YOUR INSTRUCTIONS: Print every line of the listing exactly, please.

[CAD and scene scripts]
☆ ☆ ☆

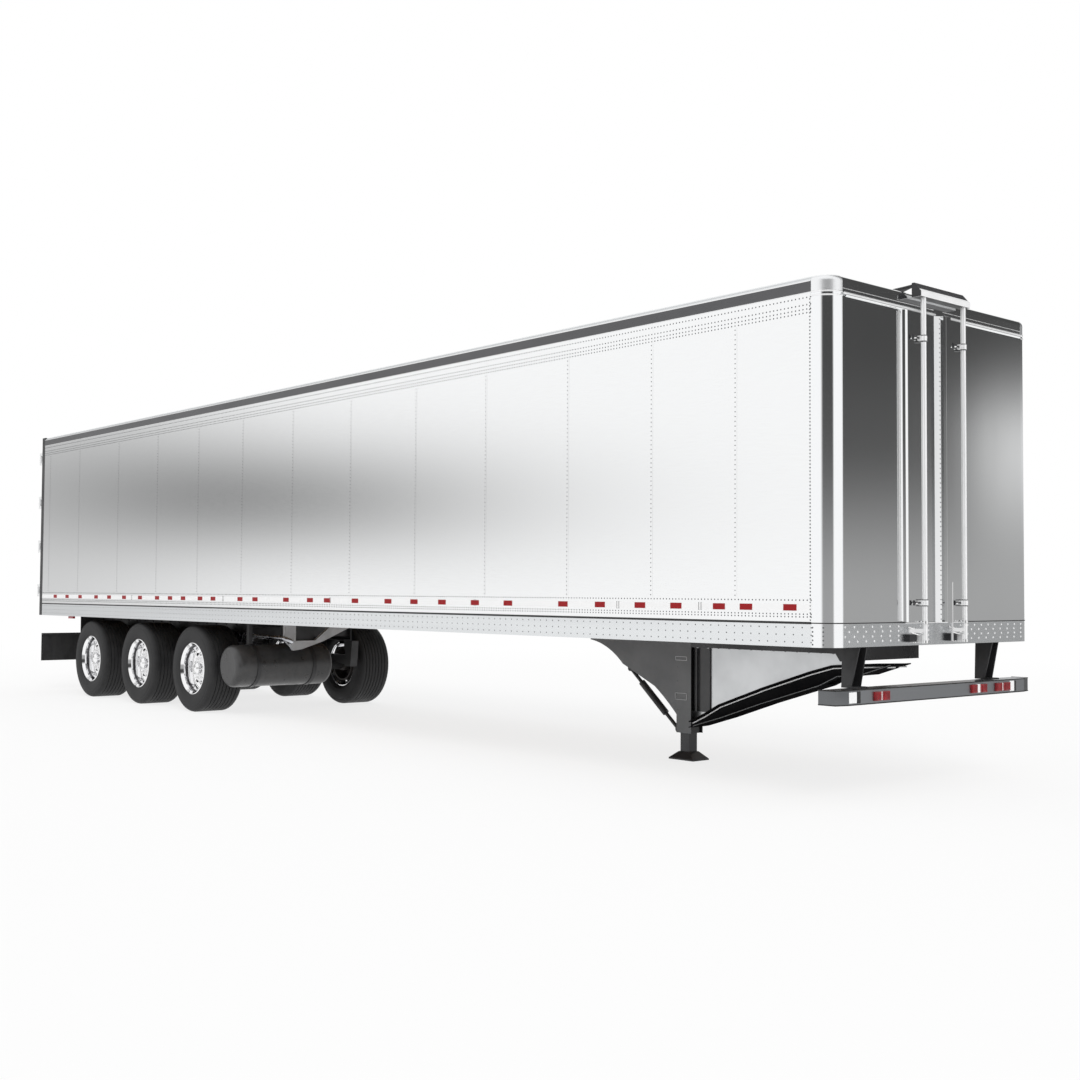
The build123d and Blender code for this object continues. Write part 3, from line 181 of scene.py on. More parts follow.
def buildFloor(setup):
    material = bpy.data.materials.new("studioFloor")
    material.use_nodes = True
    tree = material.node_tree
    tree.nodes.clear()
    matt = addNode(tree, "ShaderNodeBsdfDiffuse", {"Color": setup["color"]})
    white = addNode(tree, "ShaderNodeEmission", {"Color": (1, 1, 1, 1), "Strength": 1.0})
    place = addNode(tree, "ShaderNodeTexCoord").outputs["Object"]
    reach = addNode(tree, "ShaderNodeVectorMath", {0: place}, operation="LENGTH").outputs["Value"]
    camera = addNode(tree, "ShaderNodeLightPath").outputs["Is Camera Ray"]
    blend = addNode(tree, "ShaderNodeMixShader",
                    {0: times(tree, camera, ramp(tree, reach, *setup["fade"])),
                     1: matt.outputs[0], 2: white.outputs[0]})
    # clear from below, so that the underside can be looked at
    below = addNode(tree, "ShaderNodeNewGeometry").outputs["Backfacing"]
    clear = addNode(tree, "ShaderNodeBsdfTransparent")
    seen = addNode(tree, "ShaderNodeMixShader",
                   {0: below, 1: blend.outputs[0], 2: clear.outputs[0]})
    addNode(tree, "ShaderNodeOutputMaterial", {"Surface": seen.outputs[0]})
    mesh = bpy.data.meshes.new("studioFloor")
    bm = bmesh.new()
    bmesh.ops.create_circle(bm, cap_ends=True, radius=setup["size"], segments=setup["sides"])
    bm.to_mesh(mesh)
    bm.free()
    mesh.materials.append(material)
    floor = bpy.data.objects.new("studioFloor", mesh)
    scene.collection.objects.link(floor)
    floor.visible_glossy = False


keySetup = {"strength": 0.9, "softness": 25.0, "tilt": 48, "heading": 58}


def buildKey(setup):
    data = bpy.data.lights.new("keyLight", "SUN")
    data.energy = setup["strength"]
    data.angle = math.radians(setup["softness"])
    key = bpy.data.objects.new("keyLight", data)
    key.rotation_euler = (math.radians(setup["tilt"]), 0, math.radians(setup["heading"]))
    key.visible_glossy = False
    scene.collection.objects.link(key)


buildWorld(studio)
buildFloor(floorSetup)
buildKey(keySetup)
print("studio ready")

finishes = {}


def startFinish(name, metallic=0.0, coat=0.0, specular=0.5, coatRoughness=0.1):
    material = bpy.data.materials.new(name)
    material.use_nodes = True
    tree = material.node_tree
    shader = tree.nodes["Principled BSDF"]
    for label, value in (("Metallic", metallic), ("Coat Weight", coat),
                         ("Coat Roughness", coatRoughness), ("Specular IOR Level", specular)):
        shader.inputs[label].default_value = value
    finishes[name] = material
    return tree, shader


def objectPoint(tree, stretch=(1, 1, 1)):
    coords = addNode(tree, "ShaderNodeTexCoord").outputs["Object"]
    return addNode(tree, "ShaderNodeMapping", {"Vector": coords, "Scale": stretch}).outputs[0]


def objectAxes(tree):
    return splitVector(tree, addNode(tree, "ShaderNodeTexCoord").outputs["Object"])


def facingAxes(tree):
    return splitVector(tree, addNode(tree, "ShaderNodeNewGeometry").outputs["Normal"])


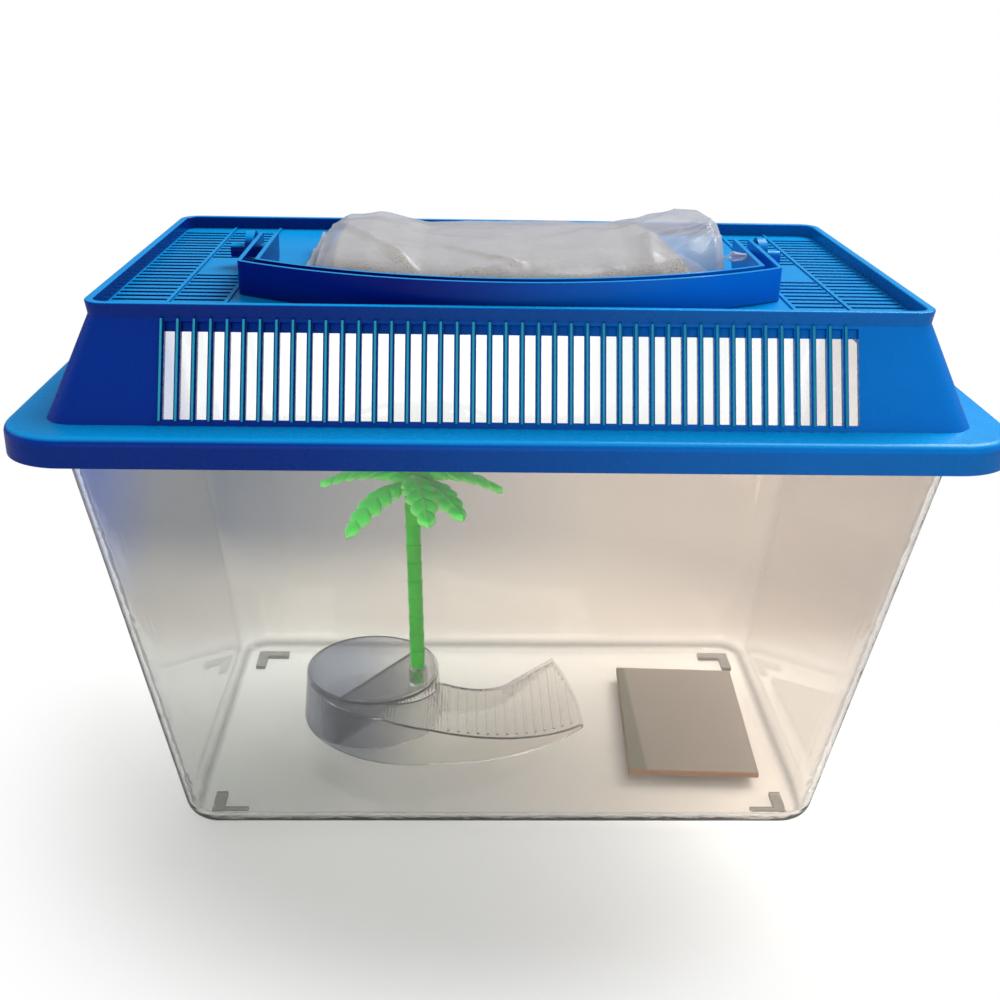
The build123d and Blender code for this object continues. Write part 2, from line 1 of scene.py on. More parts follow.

☆ ☆ ☆

RESPONSE BELOW:
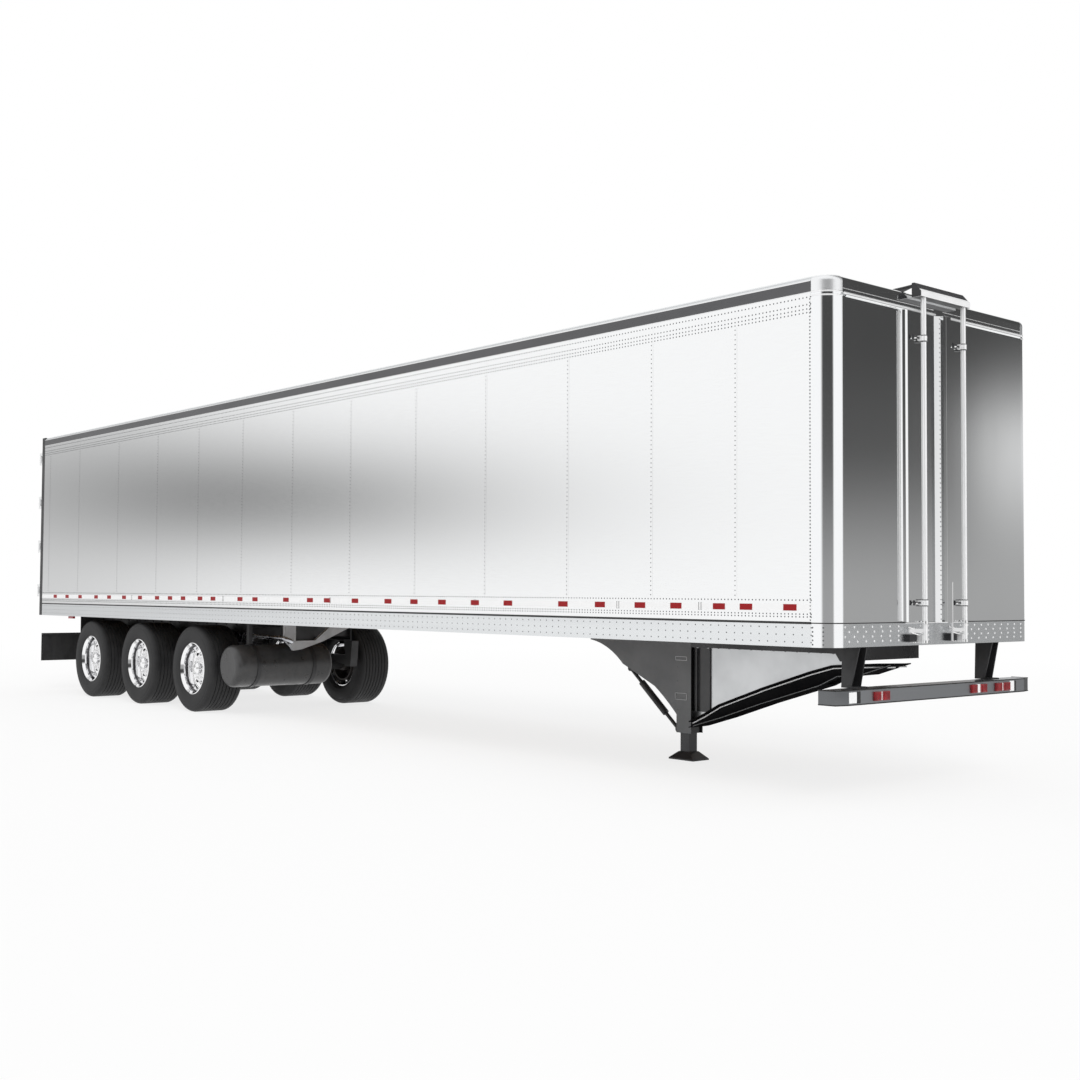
The build123d and Blender code for this object continues. Write part 3, from line 181 of scene.py on. More parts follow.
def buildFloor(setup):
    material = bpy.data.materials.new("studioFloor")
    material.use_nodes = True
    tree = material.node_tree
    tree.nodes.clear()
    matt = addNode(tree, "ShaderNodeBsdfDiffuse", {"Color": setup["color"]})
    white = addNode(tree, "ShaderNodeEmission", {"Color": (1, 1, 1, 1), "Strength": 1.0})
    place = addNode(tree, "ShaderNodeTexCoord").outputs["Object"]
    reach = addNode(tree, "ShaderNodeVectorMath", {0: place}, operation="LENGTH").outputs["Value"]
    camera = addNode(tree, "ShaderNodeLightPath").outputs["Is Camera Ray"]
    blend = addNode(tree, "ShaderNodeMixShader",
                    {0: times(tree, camera, ramp(tree, reach, *setup["fade"])),
                     1: matt.outputs[0], 2: white.outputs[0]})
    # clear from below, so that the underside can be looked at
    below = addNode(tree, "ShaderNodeNewGeometry").outputs["Backfacing"]
    clear = addNode(tree, "ShaderNodeBsdfTransparent")
    seen = addNode(tree, "ShaderNodeMixShader",
                   {0: below, 1: blend.outputs[0], 2: clear.outputs[0]})
    addNode(tree, "ShaderNodeOutputMaterial", {"Surface": seen.outputs[0]})
    mesh = bpy.data.meshes.new("studioFloor")
    bm = bmesh.new()
    bmesh.ops.create_circle(bm, cap_ends=True, radius=setup["size"], segments=setup["sides"])
    bm.to_mesh(mesh)
    bm.free()
    mesh.materials.append(material)
    floor = bpy.data.objects.new("studioFloor", mesh)
    scene.collection.objects.link(floor)
    floor.visible_glossy = False


keySetup = {"strength": 0.9, "softness": 25.0, "tilt": 48, "heading": 58}


def buildKey(setup):
    data = bpy.data.lights.new("keyLight", "SUN")
    data.energy = setup["strength"]
    data.angle = math.radians(setup["softness"])
    key = bpy.data.objects.new("keyLight", data)
    key.rotation_euler = (math.radians(setup["tilt"]), 0, math.radians(setup["heading"]))
    key.visible_glossy = False
    scene.collection.objects.link(key)


buildWorld(studio)
buildFloor(floorSetup)
buildKey(keySetup)
print("studio ready")

finishes = {}


def startFinish(name, metallic=0.0, coat=0.0, specular=0.5, coatRoughness=0.1):
    material = bpy.data.materials.new(name)
    material.use_nodes = True
    tree = material.node_tree
    shader = tree.nodes["Principled BSDF"]
    for label, value in (("Metallic", metallic), ("Coat Weight", coat),
                         ("Coat Roughness", coatRoughness), ("Specular IOR Level", specular)):
        shader.inputs[label].default_value = value
    finishes[name] = material
    return tree, shader


def objectPoint(tree, stretch=(1, 1, 1)):
    coords = addNode(tree, "ShaderNodeTexCoord").outputs["Object"]
    return addNode(tree, "ShaderNodeMapping", {"Vector": coords, "Scale": stretch}).outputs[0]


def objectAxes(tree):
    return splitVector(tree, addNode(tree, "ShaderNodeTexCoord").outputs["Object"])


def facingAxes(tree):
    return splitVector(tree, addNode(tree, "ShaderNodeNewGeometry").outputs["Normal"])


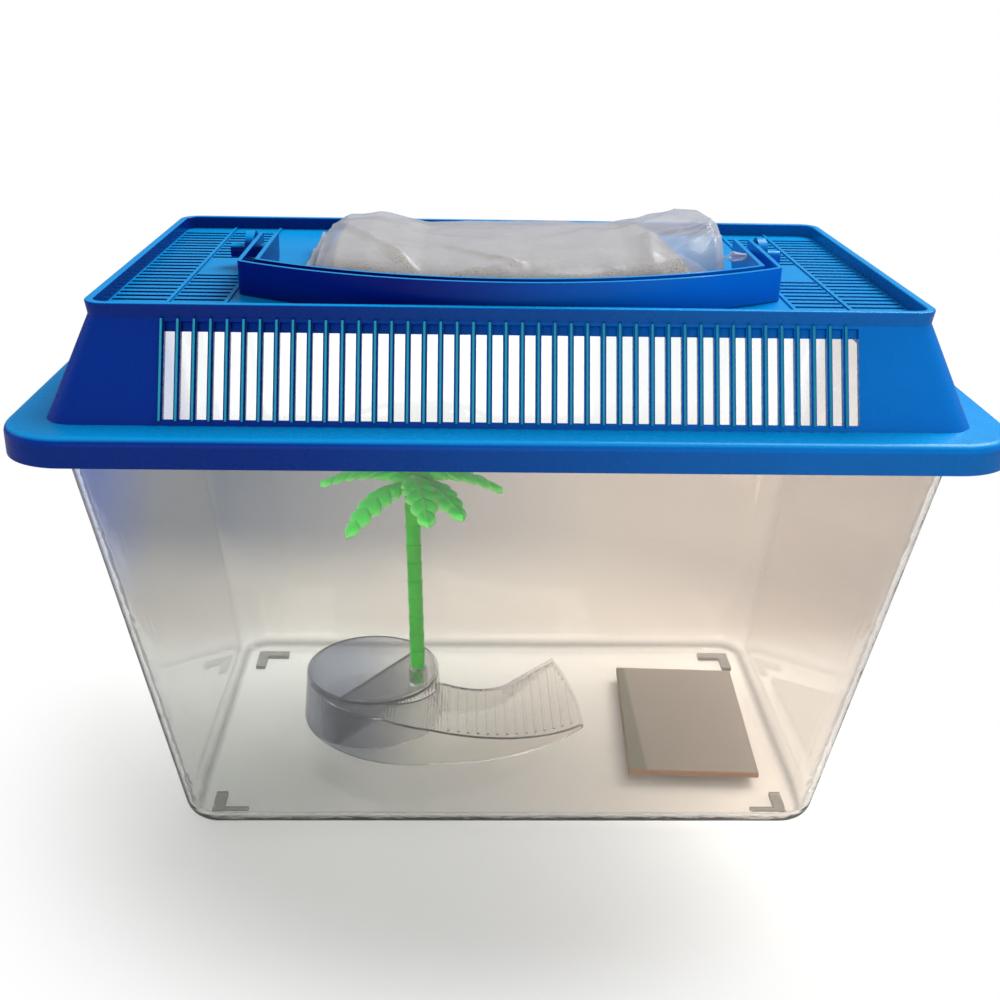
The build123d and Blender code for this object continues. Write part 2, from line 1 of scene.py on. More parts follow.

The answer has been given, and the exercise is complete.